[EXERCISE DESCRIPTION]
Where a line of the listing below includes the word "from", reproduce that line.
==== SUPPLIED MATERIAL ====
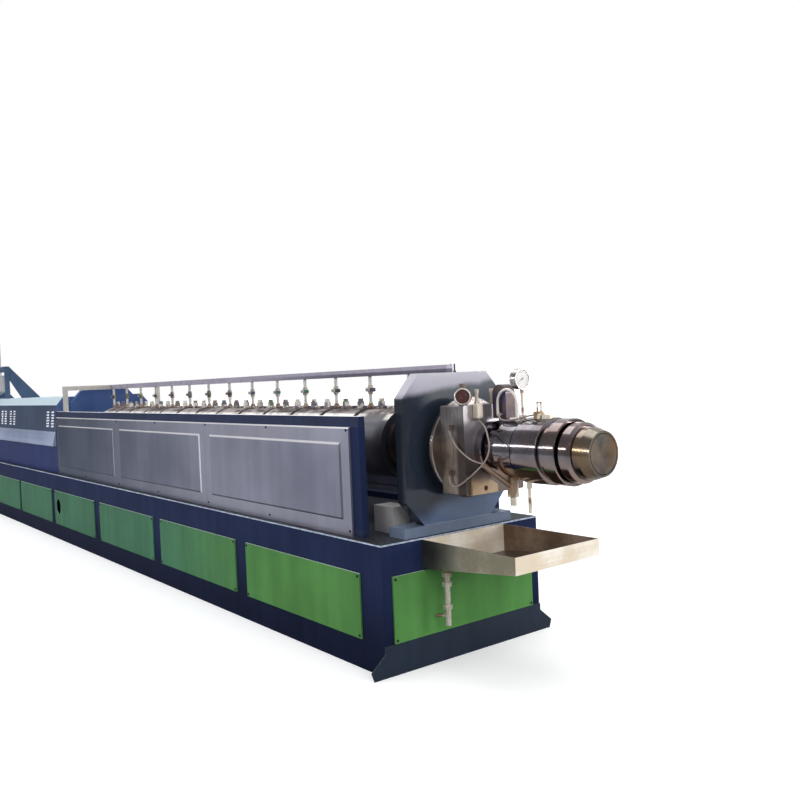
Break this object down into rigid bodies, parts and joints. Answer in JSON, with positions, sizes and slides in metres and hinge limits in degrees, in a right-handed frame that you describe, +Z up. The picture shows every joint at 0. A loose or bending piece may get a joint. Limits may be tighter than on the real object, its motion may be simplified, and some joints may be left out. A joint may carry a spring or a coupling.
{
  "type": "single-screw foam extruder",
  "caption": "Long plastic extruder: navy base with green access panels, guarded barrel with cooled zones, round die head at the front and a vented hood at the rear.",
  "frame": {"origin": "floor level, at the middle of the base's front end", "axes": "+X along the barrel, the way the plastic leaves; +Y away from the operator's side; +Z up"},
  "size_m": [10.479, 1.276, 2.181],
  "materials": {
    "navy_paint": "satin navy machine paint",
    "green_paint": "satin leaf green paint",
    "stainless": "brushed stainless sheet",
    "zinc_pipe": "galvanised pipe",
    "dark_steel": "dark oiled steel",
    "polished_steel": "polished dark steel",
    "valve_metal": "brass body with dark green lever",
    "gauge_white": "white dial in a steel case",
    "grey_box": "light grey paint"
  },
  "bodies": {
    "root": {"side_top_rails": "navy_paint", "side_bottom_rails": "navy_paint", "side_posts": "navy_paint", "end_rails": "navy_paint", "cross_beams": "navy_paint", "deck_plates": "navy_paint", "end_skirts": "navy_paint", "yoke_beams": "navy_paint", "front_yoke": "navy_paint", "rear_yoke": "navy_paint", "guard_rails": "navy_paint", "guard_posts": "navy_paint", "hood_lower_panels": "navy_paint", "hood_end_plates": "navy_paint", "feed_stand": "navy_paint", "near_side_panels": "green_paint", "far_side_panels": "green_paint", "end_panels": "green_paint", "drip_tray": "stainless", "tray_drain": "stainless", "near_guard_panels": "stainless", "far_guard_panels": "stainless", "heater_jackets": "stainless", "hood_covers": "stainless", "hood_aprons": "stainless", "feed_hopper": "stainless", "loader_pipe": "stainless", "water_header": "zinc_pipe", "header_portal": "zinc_pipe", "drop_pipes": "zinc_pipe", "terminal_caps": "zinc_pipe", "gauge_stem": "zinc_pipe", "die_fittings": "zinc_pipe", "head_cables": "zinc_pipe", "barrel": "dark_steel", "cooling_collars": "dark_steel", "changer_fittings": "dark_steel", "injection_valve": "dark_steel", "clamp_ring": "polished_steel", "screen_changer": "polished_steel", "adapter_neck": "polished_steel", "die_rear_section": "polished_steel", "die_middle_section": "polished_steel", "die_clamp_ring": "polished_steel", "die_front_section": "polished_steel", "die_lip": "polished_steel", "die_mandrel": "polished_steel", "ball_valves": "valve_metal", "pressure_gauge": "gauge_white", "deck_box": "grey_box"}
  },
  "joints": []
}
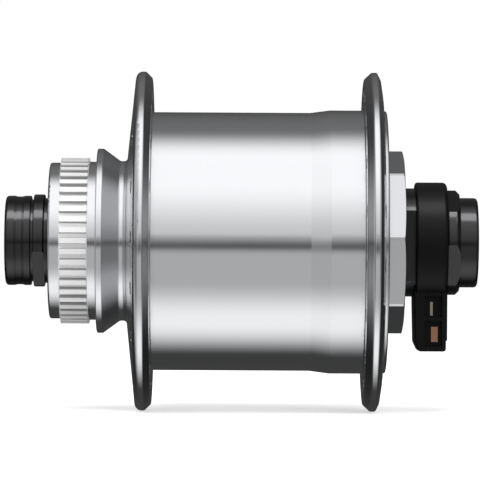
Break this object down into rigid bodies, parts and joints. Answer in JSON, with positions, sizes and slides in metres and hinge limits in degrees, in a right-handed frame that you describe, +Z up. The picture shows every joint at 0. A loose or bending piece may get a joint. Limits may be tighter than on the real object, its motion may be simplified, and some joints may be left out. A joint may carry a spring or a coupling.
{
  "type": "hub dynamo",
  "caption": "Bicycle front hub with a dynamo inside: flanged aluminium shell, splined disc rotor mount, hollow axle for a thru axle and a side connector.",
  "frame": {"origin": "on the axle's centre line, halfway between the two end faces that meet the fork", "axes": "+Y along the axle towards the disc rotor's side, -Y towards the connector, +Z up with the connector's terminal block hanging down, -X towards the viewer in the picture"},
  "size_m": [0.072, 0.1, 0.072],
  "materials": {
    "turned_aluminium": "fine turned rings under a bright clear finish",
    "cover_aluminium": "satin, machined",
    "axle_metal": "machined",
    "black_metal": "satin black finish on machined metal",
    "steel": "plain machined steel",
    "bearing_steel": "ground and polished",
    "stator_iron": "bare sheet iron",
    "magnet": "sintered, dark grey",
    "bobbin_plastic": "moulded",
    "cage_plastic": "moulded",
    "connector_plastic": "moulded, fine grain",
    "wire_cover": "extruded sleeve",
    "copper": "bare copper",
    "tinned_contact": "tinned",
    "rubber": "moulded"
  },
  "bodies": {
    "axle": {"coil_bobbin": "bobbin_plastic", "coil_winding": "copper", "connector_body": "connector_plastic", "ground_contact": "tinned_contact", "hollow_axle": "axle_metal", "inner_nut": "black_metal", "lead_wire": "wire_cover", "left_cap_o_ring": "rubber", "left_claw_poles": "stator_iron", "left_cone": "bearing_steel", "left_dust_cover": "black_metal", "left_end_cap": "black_metal", "left_lock_nut": "black_metal", "left_spacer": "steel", "left_stator_plate": "steel", "live_contact": "copper", "right_bearing_inner_ring": "bearing_steel", "right_cap_o_ring": "rubber", "right_claw_poles": "stator_iron", "right_end_cap": "black_metal", "right_lock_nut": "black_metal", "right_spacer": "steel", "right_stator_plate": "steel", "stator_core": "stator_iron", "stator_nut": "steel"},
    "hub_shell": {"back_iron_ring": "stator_iron", "bearing_circlip": "steel", "cover_gasket": "rubber", "hub_shell": "turned_aluminium", "left_bearing_cup": "bearing_steel", "left_seal": "rubber", "magnet_keeper": "bobbin_plastic", "magnet_segments": "magnet", "right_bearing_outer_ring": "bearing_steel", "right_bearing_shields": "steel", "right_cover_seal": "rubber", "side_cover": "cover_aluminium"},
    "left_ball_set": {"left_ball_cage": "steel", "left_balls": "bearing_steel"},
    "right_ball_set": {"right_ball_cage": "cage_plastic", "right_balls": "bearing_steel"}
  },
  "joints": [
    {"name": "hub_spin", "type": "hinge", "parent": "axle", "child": "hub_shell", "pos_m": [0, 0, 0], "axis": [0, 1, 0], "continuous": true},
    {"name": "left_ball_set_roll", "type": "hinge", "parent": "axle", "child": "left_ball_set", "pos_m": [0, 0.0306, 0], "axis": [0, 1, 0], "continuous": true},
    {"name": "right_ball_set_roll", "type": "hinge", "parent": "axle", "child": "right_ball_set", "pos_m": [0, -0.0287, 0], "axis": [0, 1, 0], "continuous": true}
  ],
  "couplings": [
    {"joint": "left_ball_set_roll", "follows": "hub_spin", "ratio": 0.5679},
    {"joint": "right_ball_set_roll", "follows": "hub_spin", "ratio": 0.5646}
  ]
}
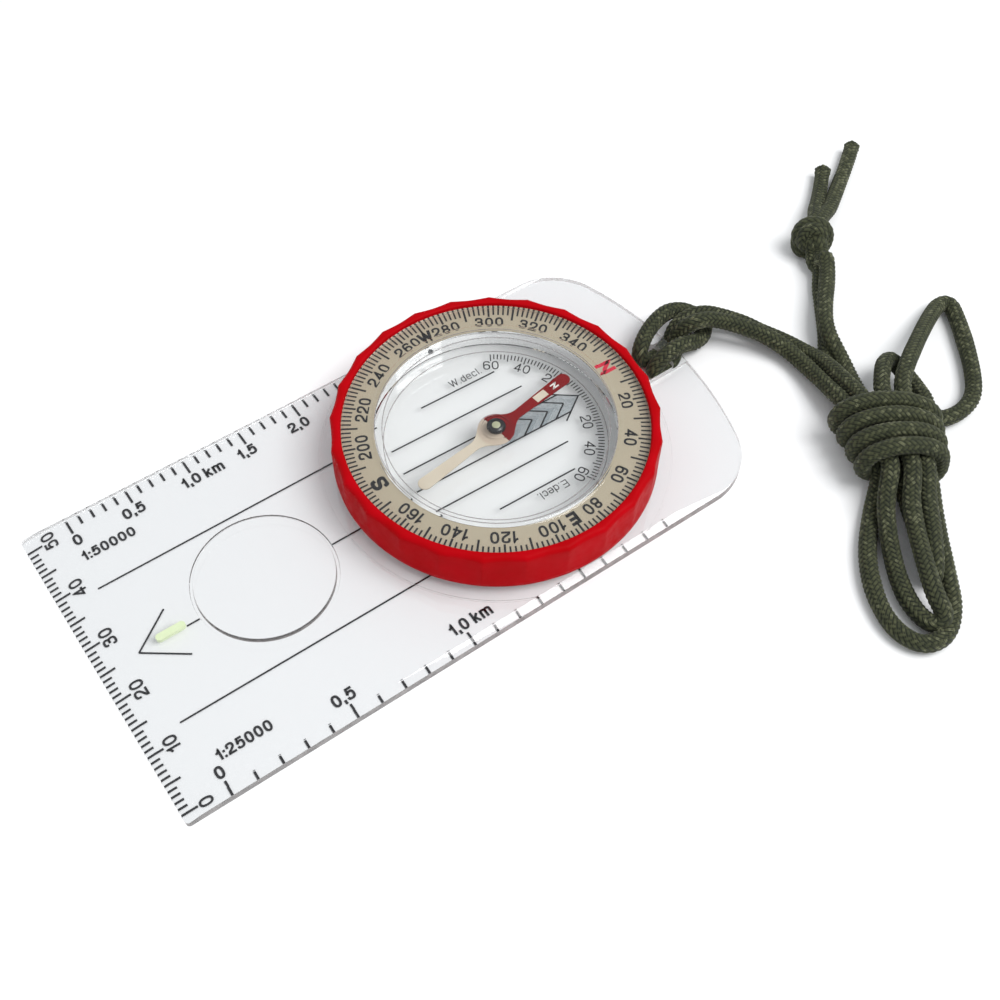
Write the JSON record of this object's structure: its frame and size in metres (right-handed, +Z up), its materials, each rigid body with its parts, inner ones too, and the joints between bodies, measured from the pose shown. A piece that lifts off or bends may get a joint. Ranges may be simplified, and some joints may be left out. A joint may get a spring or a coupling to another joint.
{
  "type": "baseplate compass",
  "caption": "Clear rectangular map plate with rulers, a small lens, a turning red-rimmed dial with a floating magnetic needle, and a braided neck cord gathered in a hank.",
  "frame": {"origin": "underside of the plate, under the middle of its length and width, with the cord left out", "axes": "+X towards the long edge with the 1:25000 scale, -Y the direction of travel and +Y the cord's end, +Z up out of the dial"},
  "size_m": [0.0933, 0.1687, 0.0106],
  "materials": {
    "clear_acrylic": "polished clear acrylic",
    "capsule_clear": "polished clear plastic",
    "hub_clear": "clear plastic",
    "luminous": "pale luminous paint",
    "index_red": "printed red",
    "bezel_red": "moulded red plastic, satin gloss",
    "scale_beige": "translucent beige plastic, printed",
    "pin_steel": "hardened steel",
    "plug_grey": "plain",
    "needle_red": "red enamel",
    "needle_cream": "cream enamel",
    "cap_black": "black",
    "jewel": "polished synthetic jewel",
    "cord_olive": "braided synthetic cord"
  },
  "bodies": {
    "baseplate": {"baseplate": "clear_acrylic", "magnifier_lens": "clear_acrylic", "bearing_collar": "clear_acrylic", "travel_lume_strip": "luminous", "index_mark": "index_red", "lanyard_hitch": "cord_olive", "lanyard_lead_a": "cord_olive", "lanyard_lead_b": "cord_olive", "lanyard_hank": "cord_olive", "lanyard_tall_loop": "cord_olive", "lanyard_small_bight": "cord_olive", "lanyard_upper_a": "cord_olive", "lanyard_upper_b": "cord_olive", "lanyard_knot": "cord_olive", "lanyard_end_a": "cord_olive", "lanyard_end_b": "cord_olive"},
    "dial": {"bezel_ring": "bezel_red", "capsule_lid": "capsule_clear", "degree_scale_ring": "scale_beige", "capsule_body": "capsule_clear", "retaining_ring": "capsule_clear", "pivot_pin": "pin_steel", "fill_plug": "plug_grey"},
    "needle": {"needle_north": "needle_red", "needle_south": "needle_cream", "needle_hub": "hub_clear", "bearing_cap": "cap_black", "jewel_bearing": "jewel", "cap_lume_dot": "luminous", "needle_lume_patch": "luminous"}
  },
  "joints": [
    {"name": "dial_turn", "type": "hinge", "parent": "baseplate", "child": "dial", "pos_m": [0, 0.016, 0], "axis": [0, 0, 1], "continuous": true},
    {"name": "needle_swing", "type": "hinge", "parent": "dial", "child": "needle", "pos_m": [0, 0.016, 0], "axis": [0, 0, 1], "continuous": true}
  ]
}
====
[OUTPUT FOR THIS EXERCISE]
  "frame": {"origin": "floor level, at the middle of the base's front end", "axes": "+X along the barrel, the way the plastic leaves; +Y away from the operator's side; +Z up"},
Write the JSON record of this object's structure: its frame and size in metres (right-handed, +Z up), its materials, each rigid body with its parts, inner ones too, and the joints between bodies, measured from the pose shown. A piece that lifts off or bends may get a joint. Ranges may be simplified, and some joints may be left out. A joint may get a spring or a coupling to another joint.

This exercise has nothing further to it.